The AQA cards, of course, are not immune to this kind of confusion. Having the prompts in the target language was imposed on the exam boards. They are the experts in exams, and they knew it wouldn't work. The prompts couldn't gift the pupils the words they needed. But without using those words, it's impossible to convey what you are asking them to say. It is one of the paradigms of a good exam, that you don't have to take time out of teaching the subject, in order to teach the exam technique. This would be easy to fix if they just did what everyone wanted and put the prompts in English.
One thing I have to work on: Pupils asking questions. Not because they couldn't ask questions. But because they couldn't ask the question prompted by the card. There's a question mark and a single word. And they have to ask a question about that. They didn't. They asked questions of their own invention. They just couldn't read the examiner's mind and guess what question they were supposed to be asking.
This is why I tell the pupils the Speaking Exam is like a football match. After the Role Play you will probably be 3 - 1 down. Your job is to come out in the second half and score 10 goals in the Conversation so you win 11 - 3.
The Photocard. There was one card that stood out as a bizarre image. On a topic that is in the specification. But which was just mind boggling. I'm not going to give any more away, but if you did the AQA Spanish exam you will know which one I meant. It fell to a near native speaker. Who just shook their head and we moved on to the other questions on the card. I don't actually remember much about the photocard part of the exam. I just read my script and did the timing. And worked out what Conversation topics were coming next. It's all a bit of a blur, to be honest.

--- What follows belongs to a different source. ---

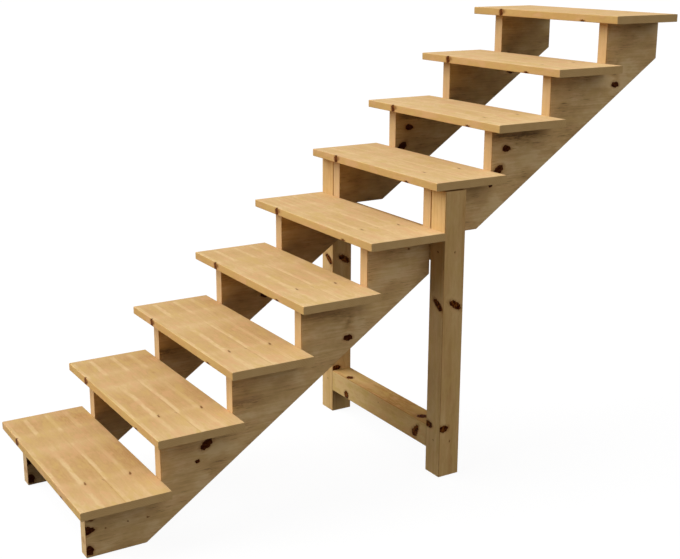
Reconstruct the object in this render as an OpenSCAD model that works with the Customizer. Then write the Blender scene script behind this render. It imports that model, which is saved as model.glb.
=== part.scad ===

The Conversation. Pupils answered the questions. Giving opinions, reasons and examples in past and future. I asked obvious questions to get started. And followed up with and... so... Why..? for example..? And asked questions that flowed logically from the answers they were giving. Some were better than others. None were as good as the very best I've seen when it's not an assessment. They responded well to the interaction. But could maybe have done better at dropping in some set piece language for things like what was happening or what could have happened. That's fine. They can save that for the Writing exam. Maybe they were confident in their ability to develop answers on the spot. But I wish they had maybe done a little more preparation to have a balance of spontaneous answers alongside something up their sleeve to show off if the opportunity arose.
There was one pupil who had diligently done preparation, memorising possible answers. Delivering these word by word, they were nervous and making mistakes. As soon as I interjected and moved them away, they were much more comfortable making up answers from their repertoire of Spanish.
One big thing. And I remember it from previous years too. The Speaking Exam highlights neurodiversity. In particular allowing pupils to choose the first Theme of the Conversation. Specific pupils then have this very much in the forefront of their mind. To the exclusion of everything else. They are focused on this one Theme, the possible questions they might expect, and also a question they might ask the examiner. Coming in to the exam with this in mind, makes the Role Play (already cryptic and confusing), a huge stumbling block. Often they blurt out things they are expecting for the Conversation as their answer to the Role Play. And then having said them in the Role Play, when they realise they should be saying them again when it comes to the Conversation, it all confuses them further.
The exam, with its separate parts, confusing stimuli and different success criteria, is a marathon through a mine field. Pupils have to be agile, quick and clear thinking, resilient and responsive. Pupils who focus best on one thing find it incredibly confusing.
In terms of conducting the exam, it's worth remembering that after 2018, AQA made it clear that it is malpractice to tell the pupils that the Themes will be cut down to certain topics. So my pupils all knew that they had to be able to answer on the full breadth of the Theme. And anyway, the photocard can include any of the topics. In conducting the exam, my priorities were to give pupils the opportunity to demonstrate they could give opinions and justify them, talk about past and future, narrate events, and respond to further prompting. Some topics are better suited to this, so I started with topics like House, Region Family, Free Time, Travel, School, Careers (as dictated by the Theme). And I found that by the time pupils had developed their answers, and I had followed up with questions that logically picked up on their answers, the time went very quickly and I didn't ask a lot of questions on Social Issues and the Environment or Festivals in Spain. I hope it's clear to the examiner that precisely what I was doing was not allowing pupils to give rote-learned answers to a pre-agreed list of questions!
The Conversation, as in 2018 and 2019, continues to be the best part of the whole GCSE. Where pupils can show off what they can DO with their language. Speaking spontaneously, developing answers, interacting with the examiner. And it's central to their language-learning. It's when that core repertoire starts to gel, that other structures start to stick. It is heartbreaking that the new GCSE (in the name of ending the rote learning that was happening back in 2016) is going to stamp out this part of the exam and this aspect of learning.